The semantics describe what the language means and how execution behaves in detail. This matters because Coldwave Script is designed for deterministic behavior: a program should behave the same way no matter when or where it runs.

Cycle‑Based Execution

+-----------+     +------------------+     +---------+
| Prefeed   | --> | Main Execution   | --> | Commit  |
+-----------+     +------------------+     +---------+
  1. Prefeed — read inputs (IN), set initial values
  2. Main Execution — execute code line by line, use temporary values (TMP)
  3. Commit — write results from OUT segments to outputs
vb
PROGRAM  
DIM T AS TON  
T(IN = TRUE, PT = T#500ms)  
PRINT T.Q  
END PROGRAM

WCET & Determinism

WCET (Worst Case Execution Time) refers to the maximum time a program may require in the worst case.

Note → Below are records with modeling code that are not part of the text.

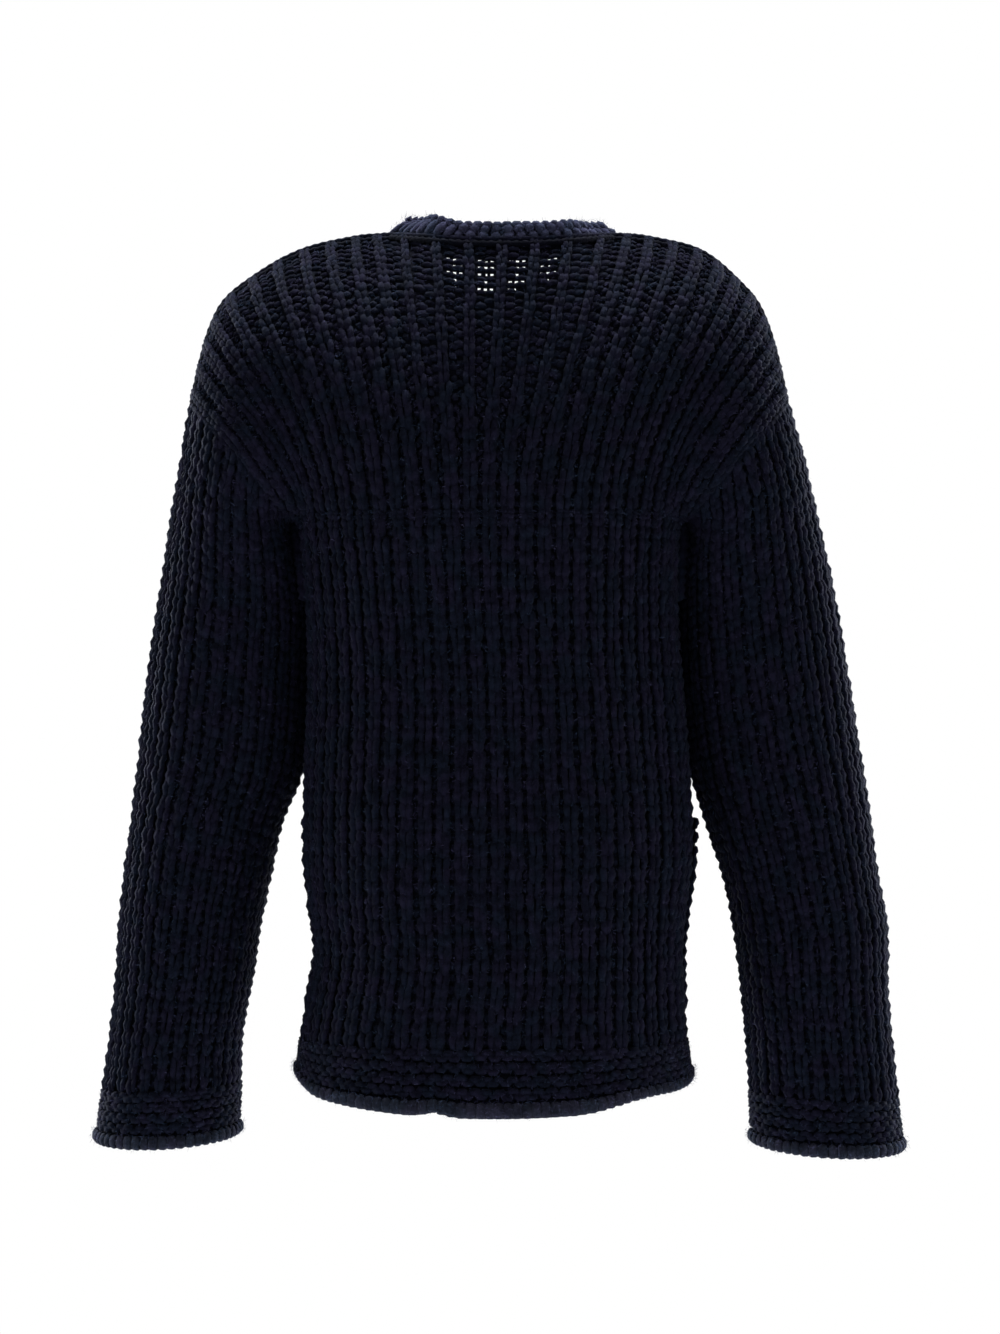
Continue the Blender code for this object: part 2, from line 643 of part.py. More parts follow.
def principled(name, colour, roughness):
    """Principled material of the yarn or of the buttons."""
    material = bpy.data.materials.new(name)
    material.use_nodes = True
    shader = material.node_tree.nodes["Principled BSDF"]
    shader.inputs["Base Color"].default_value = (*colour, 1.0)
    shader.inputs["Roughness"].default_value = roughness
    shader.inputs["Metallic"].default_value = 0.0
    material.diffuse_color = (*colour, 1.0)
    return material


# ---------------------------------------------------------------- the pieces
def front_point(side, across, row):
    """Base surface of a front, eased over or under the other one near its band."""
    out = panel_out("front", across, row)
    return panel_point("front", across, row) + lap(side, across) * out


def panel_levels(gap_below, gap_above):
    """Rows of a panel, from the hem band to its top edge, cut back at both seams."""
    levels = list(BODY_LEVELS) + [1.0 + (k + 1) / YOKE_ROWS for k in range(YOKE_ROWS)]
    levels[0] += gap_below
    levels[-1] -= gap_above
    return levels


def front_columns():
    gap = SEAM_GAP / 2 / FRONT_WIDTH
    return rib_columns(gap, 1 - gap, FRONT_RIBS)


def add_back(finish):
    gap = SEAM_GAP / 2 / FRONT_WIDTH
    ribbed_wall("back", lambda u, v: panel_point("back", u, v), lambda u, v: panel_out("back", u, v),
                rib_columns(-1 + gap, 1 - gap, BACK_RIBS), panel_levels(GAP_BELOW, GAP_ABOVE), finish)
    garter_band("hem_back", lambda u, v: body_point("back", u, -v - GAP_HEM),
                lambda u: panel_out("back", u, 0.0),
                np.linspace(-1 + gap, 1 - gap, BAND_COLUMNS + 1), finish)


def add_front(label, side, finish):
    gap = SEAM_GAP / 2 / FRONT_WIDTH
    ribbed_wall("front_" + label, lambda u, v: front_point(side, front_across(side, u), v),
                lambda u, v: panel_out("front", front_across(side, u), v),
                front_columns(), panel_levels(GAP_BELOW, GAP_ABOVE), finish)

    def hem_out(share):
        return panel_out("front", front_across(side, share), 0.0)

    def hem_point(share, down):
        across = front_across(side, share)
        return body_point("front", across, -down - GAP_HEM) + lap(side, across) * hem_out(share)

    garter_band("hem_front_" + label, hem_point, hem_out,
                np.linspace(gap, 1 - gap, BAND_COLUMNS // 2 + 1), finish)


def add_front_band(name, side, finish):
    """Lengthwise band of one front, from the hem to the neck seam."""
    seam = side * (BAND_SHARE - SEAM_GAP / 2 / FRONT_WIDTH)
    levels = [-1.0, -0.5] + panel_levels(0.0, GAP_ABOVE)

    def out(across, row):
        return panel_out("front", across, max(row, 0.0))

    def point(across, row):
        return panel_point("front", across, row) + lap(side, across) * out(across, row)

    ribbed_wall(name, point, out, rib_columns(-side * BAND_SHARE, seam, BAND_RIBS), levels, finish)


def add_sleeve(label, side, finish):
    levels = [SEAM_GAP / 0.60] + list(SLEEVE_LEVELS[1:-1]) + [1.0 - SEAM_GAP / 2 / 0.55]
    ribbed_wall("sleeve_" + label, lambda u, v: sleeve_point(side, u, v),
                lambda u, v: sleeve_out(side, u, v),
                rib_columns(0, SLEEVE_RIBS, SLEEVE_RIBS, closed=True), levels, finish, closed=True)
    garter_band("cuff_" + label, lambda u, v: cuff_point(side, u, v),
                lambda u: sleeve_out(side, u, 1.0),
                np.linspace(0, SLEEVE_RIBS, CUFF_COLUMNS, endpoint=False), finish, closed=True)


def add_neckband(finish):
    ribbed_wall("neckband", neckband_point, neckband_out,
                rib_columns(0, 1, NECK_RIBS, tops=(0.5,)), (0.0, 0.5, 1.0), finish)


def add_pocket(label, side, finish):
    """Patch pocket, made from the front's own points moved out."""
    gape = RIGHT_POCKET_GAPE if side == RIGHT else 0.0
    first, last = (3 * rib for rib in POCKET_RIBS)
    columns = front_columns()[first:last + 1]
    levels = [row for row in BODY_LEVELS if POCKET_ROWS[0] <= row <= POCKET_ROWS[1]]
    outer, inner = [], []
    for share, lift, _ in columns:
        across = front_across(side, share)
        to_side = ease((share - columns[0][0]) / (columns[-1][0] - columns[0][0]))
        outer.append([])
        inner.append([])
        for row in levels:
            away = panel_out("front", across, row)
            to_top = ease((row - levels[0]) / (levels[-1] - levels[0]))
            clear = WALL + RIB_RISE * lift + SEAM_GAP + gape * to_side * to_top
            place = front_point(side, across, row)
            inner[-1].append(place + away * clear)
            outer[-1].append(place + away * (clear + POCKET_WALL))
    add_wall("pocket_" + label, outer, inner, list(range(len(columns))), False, finish)


def add_buttons(finish):
    """Buttons in a row on the upper band, evenly spaced along it."""
    rows = np.linspace(0.0, 2.0, 121)
    lengths = chord_lengths(np.array([panel_point("front", 0.0, row) for row in rows]))
    places = np.linspace(BUTTON_FROM_HEM, lengths[-1] - BUTTON_FROM_NECK, BUTTONS)
    profile = [(BUTTON_RADIUS * radius, BUTTON_THICKNESS * height)
               for radius, height in ((0.86, 0.0), (1.0, 0.45), (0.90, 1.0), (0.70, 0.78))]
    for number, at in enumerate(places, 1):
        row = float(np.interp(at, lengths, rows))
        axis = panel_out("front", 0.0, row)
        clear = BAND_LAP + WALL + RIB_RISE + SEAM_GAP
        turned_disc(f"button_{number}", profile, BUTTON_SIDES,
                    panel_point("front", 0.0, row) + axis * clear, axis, finish)


def build():
    for old in list(bpy.data.objects):
        bpy.data.objects.remove(old, do_unlink=True)
    yarn = principled("navy_yarn", (0.010, 0.012, 0.022), 0.9)
    horn = principled("dark_button", (0.012, 0.012, 0.016), 0.35)
    add_back(yarn)
    for label, side in (("left", LEFT), ("right", RIGHT)):
        add_front(label, side, yarn)
        add_sleeve(label, side, yarn)
        add_pocket(label, side, yarn)
    add_front_band("button_band", LEFT, yarn)
    add_front_band("buttonhole_band", RIGHT, yarn)
    add_neckband(yarn)
    add_buttons(horn)


build()
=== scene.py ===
"""Looks of the chunky rib-knit cardigan: every stitch of the knit, its bands and its buttons.

Metres, +Z up.  The front faces -Y and the back +Y; +X is the wearer's left.  Each piece lies
on the base surface of its CAD node.  A thin cloth shell follows that surface, coloured darker
than the yarn as painted shade in the gaps between stitches, and the yarn of the stitches lies
on the shell: a pair of legs for a knit stitch, a bar or two bumps for a purl stitch, arcs for
garter ridges.  Fine fibres stand off it as the yarn's nap.
"""
import math
from collections import namedtuple
from functools import lru_cache

import bpy
import numpy as np
from mathutils import Matrix


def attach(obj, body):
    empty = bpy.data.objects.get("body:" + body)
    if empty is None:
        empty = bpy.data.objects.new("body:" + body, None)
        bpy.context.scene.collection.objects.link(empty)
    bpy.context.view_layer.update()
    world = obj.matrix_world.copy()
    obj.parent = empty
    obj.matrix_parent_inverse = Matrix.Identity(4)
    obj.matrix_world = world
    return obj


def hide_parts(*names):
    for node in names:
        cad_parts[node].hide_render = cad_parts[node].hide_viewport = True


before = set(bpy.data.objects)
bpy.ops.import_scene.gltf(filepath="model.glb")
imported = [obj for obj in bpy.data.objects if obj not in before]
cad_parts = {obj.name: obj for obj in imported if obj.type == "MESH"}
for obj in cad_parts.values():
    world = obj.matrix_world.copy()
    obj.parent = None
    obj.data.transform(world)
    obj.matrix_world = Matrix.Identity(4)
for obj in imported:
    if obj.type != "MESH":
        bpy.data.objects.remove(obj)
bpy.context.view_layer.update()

# ---------------------------------------------------------------- driving dimensions
WALL = 0.0028             # knit wall up to the bottom of a groove
RIB_RISE = 0.0032         # height of a rib above the grooves
SEAM_GAP = 0.0004

BACK_RIBS = 29
FRONT_RIBS = 14
SHOULDER_RIBS = 11
SLEEVE_RIBS = 28
NECK_STITCHES = 62        # round the neckband
NECK_RIB_SLANT = 1.5      # how far its ribs lean over on the shoulders, in ribs
LONG_RIB_SLANT = 1.0      # past this lean a rib climbs the band in one

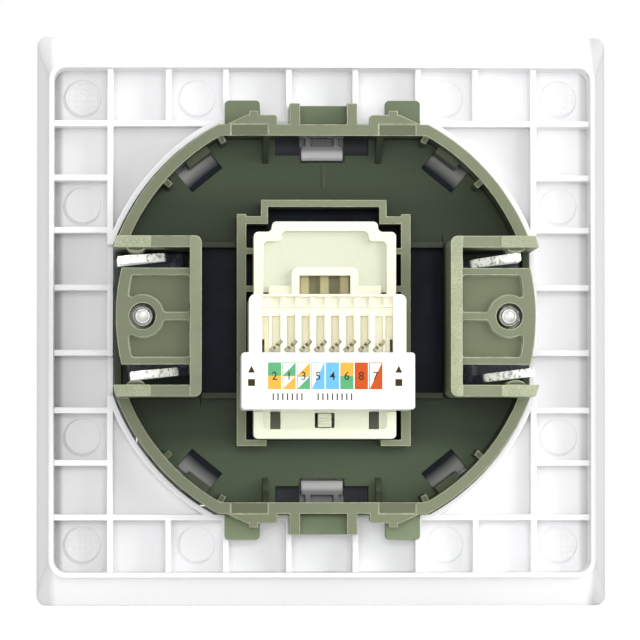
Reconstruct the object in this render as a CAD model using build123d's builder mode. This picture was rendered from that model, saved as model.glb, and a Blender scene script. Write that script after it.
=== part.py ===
from build123d import *
from math import cos, degrees, radians, sin
import os

# Flush data socket with spreading claws, built as seen from behind.
# Lengths are in millimetres. +Y points into the wall box, +Z up, and the wall plane is Y = 0.

# Cover frame
frame_size = 85.0
frame_corner = 1.4
frame_front_y = -9.5
frame_edge_y = -6.5
band_rear_y = -2.0
frame_front_wall = 2.0
frame_front_round = 1.2
skirt_width = 81.2
skirt_height = 76.4
skirt_corner = 2.6
skirt_wall = 0.75
rib_rear_y = -2.2
rib_wall = 0.9
long_rib_x = 31.5
long_rib_z = 29.3
short_ribs_x = [4.95, 14.3, 22.85]
short_ribs_z = [4.85, 13.4, 21.2]
cover_hole_radius = 33.0
corner_pad = 1.5
side_notch_length = 5.7
side_notch_z = 8.25

# Centre plate
plate_size = 55.0
plate_corner = 1.5
plate_gap = 0.2
plate_proud = 0.5
plate_wall = 1.8
plate_seat_y = -6.5
latch_width = 6.2
latch_inner_z = 23.85
latch_outer_z = 26.0
latch_rear_y = -3.4
latch_leg = 0.75
latch_leg_x = 2.1
latch_leg_reach = 1.4
latch_chamfer = 0.45

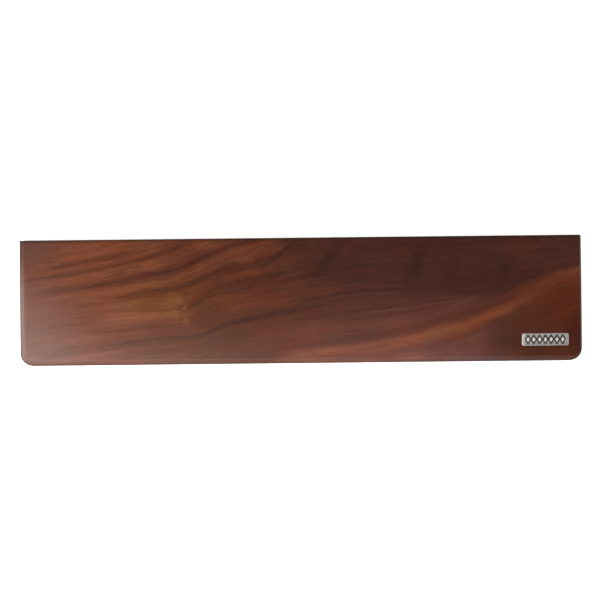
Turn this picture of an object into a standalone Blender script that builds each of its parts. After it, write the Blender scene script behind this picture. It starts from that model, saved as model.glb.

Coldwave Script is designed to remain deterministic:

  • No dynamic memory allocation in scripts
  • Standard functions operate on bounded types (fixed max string length, fixed integer ranges, etc.)
  • Loops must be constructed so the maximum iteration count is known from code (e.g., FOR with fixed bounds)

Example:

vb
PROGRAM  
    DIM i AS INT  
    FOR i = 1 TO 10  
        PRINT i  
    NEXT i  
END PROGRAM

This loop runs exactly 10 iterations. Unbounded or infinite loops are not allowed and cause the VM to abort execution.

The precise WCET of a full program depends on the target system (CPU clock, implementation of runtime libraries), but due to the above constraints it can be estimated systematically.

Arithmetic Rules

Coldwave Script uses saturating arithmetic. Overflow is clamped to the upper bound, underflow to the lower bound or to 0 for unsigned types.

vb
PROGRAM  
DIM a AS INT = 32760  
DIM b AS INT = 100  
PRINT a + b ' Output: 32767 (clamped)
END PROGRAM

Exercises with Solutions

Exercise 1

Explain the execution cycle.

Solution: Prefeed → read inputs, Main → execute code, Commit → write outputs.

Exercise 2

Program a FOR loop from 1 to 5.

vb
PROGRAM  
DIM i AS INT  
FOR i = 1 TO 5  
PRINT i  
NEXT i  
END PROGRAM

' Output: 1 2 3 4 5

Exercise 3

Overflow calculation (32760 + 100).

vb
PROGRAM  
DIM a AS INT = 32760  
DIM b AS INT = 100  
PRINT a + b  
END PROGRAM

' Output: 32767 (clamped, saturating)

Summary

  • Coldwave Script runs cyclically (Prefeed → Main → Commit).
  • WCET ensures deterministic behavior.
  • Banking separates variable contexts.
  • Arithmetic is saturating and safe.
  • Beginners need only the basics; experts can leverage full WCET and memory segment details.